Nawaitu sauma ghadin fi syahri rojabi sunatan lillahi ta'alaa.
“Niat saya puasa esok hari pada bulan rajab Sunnah karena Allah SWT”




Ketika memasuki bulan Rajab, sangat dianjurkan membaca doa khusus yang biasa diucapkan oleh umat Islam. Yaitu, Allaahumma baariklanaa fii Rajaba wa Sya’baana Wa Ballighnaa Ramadhana. Yang artinya: “Ya Allah, berkahilah kami di bulan Rajab dan Sya’ban ini, dan sampaikanlah umur kami bertemu Ramadhan.”

Salah satu keutamaan bulan Rajab adalah pahala yang akan diberikan untuk orang yang melakukan puasa di bulan ini.

Pertama, memperbanyak membaca istighfar. Janganlah banyak bicara bukan karena dzikir kepada Allah, karena bisa menyebabkan hatinya keras. Bila hidupnya susah, amalan istighfar bisa mengangkat kesusahan kita. 
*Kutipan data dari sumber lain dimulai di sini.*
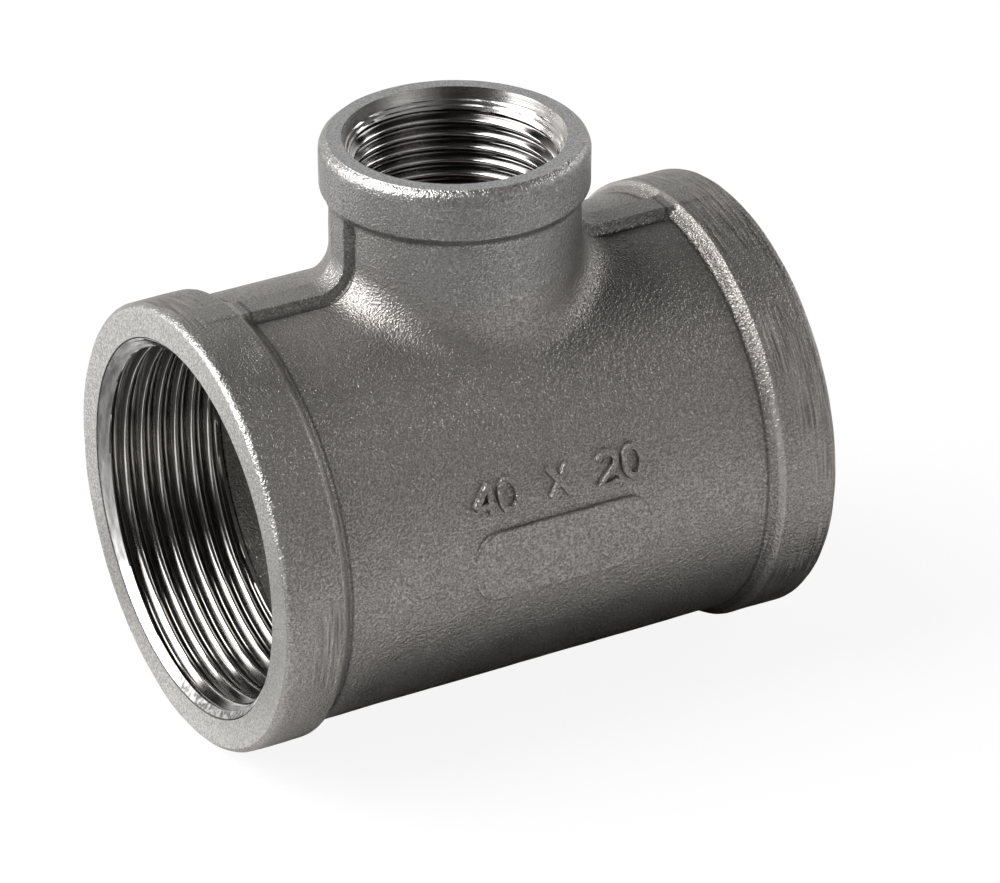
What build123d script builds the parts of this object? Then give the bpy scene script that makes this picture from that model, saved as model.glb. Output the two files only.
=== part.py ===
from build123d import *
import math
import os

# A reducing pipe tee, cast in one piece and then tapped: two run ports of one size on the X axis,
# and a smaller branch port that points up. All sizes are in millimetres.

# Overall sizes, each from where the run and branch axes cross
run_half_length = 38.0
branch_height = 44.0

# Threads: 55-degree parallel pipe threads, 1 1/2 inch in the run and 3/4 inch in the branch
run_thread_diameter = 47.803
run_thread_pitch = 2.309
run_thread_length = 17.0
branch_thread_diameter = 26.441
branch_thread_pitch = 1.814
branch_thread_length = 15.2
thread_depth_per_pitch = 0.640327

# Countersinks that lead into the threads: how far each opens past the thread's crests, and its depth
run_countersink_opening = 1.5
run_countersink_depth = 1.3
branch_countersink_opening = 1.6
branch_countersink_depth = 3.4

# The cast waterway behind the threads clears the tap by this much on the radius
run_core_clearance = 0.2
branch_core_clearance = 0.1

# Walls over the waterway
run_wall = 2.8
branch_wall = 2.1

# End bands, which stand proud of the body and the neck and slope down to them
run_band_rise = 1.3
run_band_width = 7.6
run_band_slope = 1.4
run_band_root_radius = 1.0
run_face_chamfer = 0.6
branch_band_rise = 1.1
branch_band_width = 6.2
branch_band_slope = 1.2
branch_band_root_radius = 0.8
branch_face_rounding = 1.6

# The blend where the neck grows out of the body
saddle_radius = 4.5

# Ribs on the plane of the two axes, along the top of the body and up both sides of the neck
rib_thickness = 3.9
run_rib_rise = 1.1
branch_rib_rise = 0.8
rib_corner_radius = 3.5
rib_foot_radius = 0.5

# A flat pad for markings on the front of the body
pad_length = 24.2
pad_height = 9.3
pad_corner_radius = 3.4
pad_rise = 0.1

run_crest_radius = run_thread_diameter / 2 - thread_depth_per_pitch * run_thread_pitch
branch_crest_radius = branch_thread_diameter / 2 - thread_depth_per_pitch * branch_thread_pitch
run_core_radius = run_thread_diameter / 2 + run_core_clearance
branch_core_radius = branch_thread_diameter / 2 + branch_core_clearance
body_radius = run_core_radius + run_wall
neck_radius = branch_core_radius + branch_wall
run_band_radius = body_radius + run_band_rise
branch_band_radius = neck_radius + branch_band_rise
rib_top = body_radius + run_rib_rise
rib_side = neck_radius + branch_rib_rise

# The barrels and the ribs run on to here, inside the end bands
run_barrel_end = run_half_length - run_band_width / 2
branch_barrel_end = branch_height - branch_band_width / 2

# Two points nearer than this are taken as one
near = 0.001


def outline_face(points):
    """A flat face with straight sides through the points."""
    return make_face(Polyline(*points, close=True))


def corner(face, point):
    """The corner of the face that lies at the point."""
    return face.vertices().sort_by_distance(Vector(*point))[0]


def aimed_up(solid):
    """Turns a port that was made along X so that it points up."""
    return solid.rotate(Axis.Y, -90)


def both_ends(solid):
    """The right-hand end of the run and its mirror image."""
    return solid + mirror(solid, Plane.YZ)


def band_section(face_at, width, slope, band_radius, barrel_radius, root_radius):
    """Half the section of an end band along X, with the slope that runs down to the barrel."""
    band_from = face_at - width
    slope_from = band_from - slope
    points = [
        (slope_from - 2 * root_radius, 0),
        (face_at, 0),
        (face_at, band_radius),
        (band_from, band_radius),
        (slope_from, barrel_radius),
        (slope_from - 2 * root_radius, barrel_radius),
    ]
    section = outline_face(points)
    return fillet(corner(section, points[4]), root_radius)


def run_bands():
    section = band_section(
        run_half_length,
        run_band_width,
        run_band_slope,
        run_band_radius,
        body_radius,
        run_band_root_radius,
    )
    rim = corner(section, (run_half_length, run_band_radius))
    return both_ends(revolve(chamfer(rim, run_face_chamfer), Axis.X))


def branch_band():
    section = band_section(
        branch_height,
        branch_band_width,
        branch_band_slope,
        branch_band_radius,
        neck_radius,
        branch_band_root_radius,
    )
    rim = corner(section, (branch_height, branch_band_radius))
    return aimed_up(revolve(fillet(rim, branch_face_rounding), Axis.X))


def body_and_neck():
    """The two round barrels, each as far as the middle of its bands, with the saddle blended."""
    body = extrude(Plane.YZ * Circle(body_radius), run_barrel_end, both=True)
    neck = extrude(Circle(neck_radius), branch_barrel_end)
    barrels = body + neck
    saddle = barrels.edges().filter_by(GeomType.BSPLINE)
    return fillet(saddle, saddle_radius)


def rib_section():
    """A low rib along the top of the body and one up each side of the neck, as one outline."""
    points = [
        (-run_barrel_end, 0),
        (-run_barrel_end, rib_top),
        (-rib_side, rib_top),
        (-rib_side, branch_barrel_end),
        (rib_side, branch_barrel_end),
        (rib_side, rib_top),
        (run_barrel_end, rib_top),
        (run_barrel_end, 0),
    ]
    section = outline_face(points)
    section = fillet(corner(section, points[2]), rib_corner_radius)
    section = fillet(corner(section, points[5]), rib_corner_radius)
    return Plane.XZ * section


def rib_feet(ribbed):
    """The edges where the sides of the ribs meet the barrels, and not those along the ribs' crests."""
    crest = rib_section().wire()
    feet = ShapeList()
    for edge in ribbed.edges():
        middle = edge @ 0.5
        on_side = math.isclose(abs(middle.Y), rib_thickness / 2, abs_tol=near)
        past_end = abs(middle.X) > run_barrel_end - near or middle.Z > branch_barrel_end - near
        on_crest = crest.distance_to(Vertex(middle.X, 0, middle.Z)) < near
        if on_side and not past_end and not on_crest:
            feet.append(edge)
    return feet


def ribbed_barrels():
    """The barrels with their ribs, blended where the ribs rise from them."""
    ribbed = body_and_neck() + extrude(rib_section(), rib_thickness / 2, both=True)
    return fillet(rib_feet(ribbed), rib_foot_radius)


def pad():
    """A flat plate with round corners that just clears the front of the body."""
    outline = RectangleRounded(pad_length, pad_height, pad_corner_radius)
    return extrude(Plane.XZ * outline, body_radius + pad_rise)


def port_bore(face_at, crest_radius, opening, countersink_depth, thread_length, core_radius):
    """What is cut from one port, turned about X: countersink, tapped bore and cast waterway."""
    thread_end = face_at - thread_length
    points = [
        (0, 0),
        (face_at, 0),
        (face_at, crest_radius + opening),
        (face_at - countersink_depth, crest_radius),
        (thread_end, crest_radius),
        (thread_end - (core_radius - crest_radius), core_radius),
        (0, core_radius),
    ]
    return revolve(outline_face(points), Axis.X)


def waterway():
    """Everything that the cores and the taps leave open."""
    run_port = port_bore(
        run_half_length,
        run_crest_radius,
        run_countersink_opening,
        run_countersink_depth,
        run_thread_length,
        run_core_radius,
    )
    branch_port = port_bore(
        branch_height,
        branch_crest_radius,
        branch_countersink_opening,
        branch_countersink_depth,
        branch_thread_length,
        branch_core_radius,
    )
    return both_ends(run_port) + aimed_up(branch_port)


def tee_body():
    casting = ribbed_barrels() + run_bands() + branch_band() + pad()
    return casting - waterway()


os.makedirs("parts", exist_ok=True)
standing = Pos(0, 0, run_band_radius) * tee_body()
export_step(standing, "parts/tee_body.step")
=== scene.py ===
import math
import bpy
import numpy as np
from mathutils import Matrix, Vector


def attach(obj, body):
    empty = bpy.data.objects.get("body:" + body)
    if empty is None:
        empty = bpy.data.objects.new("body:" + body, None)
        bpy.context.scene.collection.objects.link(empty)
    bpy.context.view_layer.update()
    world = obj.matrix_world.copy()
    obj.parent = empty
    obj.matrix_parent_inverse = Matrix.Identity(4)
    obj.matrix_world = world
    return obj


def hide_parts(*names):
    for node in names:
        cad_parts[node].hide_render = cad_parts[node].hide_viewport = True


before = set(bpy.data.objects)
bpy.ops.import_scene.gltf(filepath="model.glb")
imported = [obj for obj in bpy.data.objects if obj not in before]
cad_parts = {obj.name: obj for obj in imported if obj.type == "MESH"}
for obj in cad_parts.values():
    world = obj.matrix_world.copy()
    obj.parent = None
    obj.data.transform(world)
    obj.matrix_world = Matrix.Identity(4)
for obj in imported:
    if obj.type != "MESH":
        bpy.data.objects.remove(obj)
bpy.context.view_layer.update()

# Sizes in millimetres from where the run and branch axes cross, as in the part's source.
# The run lies along X, the branch points up Z, and the pad is on the front, towards -Y.
MM = 0.001
RUN_END = 38.0
BRANCH_END = 44.0

# 55-degree parallel pipe threads, with their depth and rounding per pitch. The flanks are opened
# from 27.5 to 38 degrees, as they are worn.
RUN_THREAD = 47.803
RUN_PITCH = 2.309
BRANCH_THREAD = 26.441
BRANCH_PITCH = 1.814
THREAD_DEPTH_PER_PITCH = 0.640327
THREAD_ROUNDING = 0.137329
THREAD_HALF_ANGLE = math.radians(38)

# The waterway's clearance behind the threads, and the walls over it
RUN_CLEARANCE = 0.2
BRANCH_CLEARANCE = 0.1
RUN_WALL = 2.8
BRANCH_WALL = 2.1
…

Bulan Rajab sebagai bulan istighfar karena Allah akan mengampuni seberapa pun banyak dosa kita. Indonesia banyak tertimpa musibah dan cobaan sehingga kita perlu memperbanyak sabar dan menegakkan shalat karena sabar dan shalat sebagai penolongmu.

Kedua, dalam suatu riwayat disebutkan, “Bagi yang tidak mampu berpuasa agar memperoleh pahala puasa di bulan Rajab, maka hendaknya setiap hari ia membaca tasbih berikut 100 kali:

Subhanal Ilâhil Jalîl, Subhâna Man Lâ Yanbaghit Tasbîhu Illâ Lahu, Subhânal A’azzil Akram, Subhâna Man Labisal ‘Izzi Wa Huwa Lahu Ahlun.

“Mahasuci Tuhan Yang Maha Agung, Mahasuci yang tak layak bertasbih kecuali kepada-Nya, Mahasuci Yang Maha Agung dan Maha Mulia, Mahasuci Yang Menyandang keagungan dan hanya Dia yang layak memilikinya.”

Ketiga, di bulan Rajab telah diturunkan perintah sholat, maka jangan tinggalkan shalat. Ibadah sholat, adalah ibadah istimewa. Semua ibadah bagus, dari sekian banyak ibadah yang paling istimewa adalah sholat

Keempat, di bulan Rajab jauhi maksiat. Bagi siapapun yang sering melakukan maksiat dan perbuatan tidak terpuji lainnya, sebaiknya menjauhi diri dari hal-hal negatif tersebut baik dari mata, mulut, kaki dan tangan serta anggota tubuh lainnya.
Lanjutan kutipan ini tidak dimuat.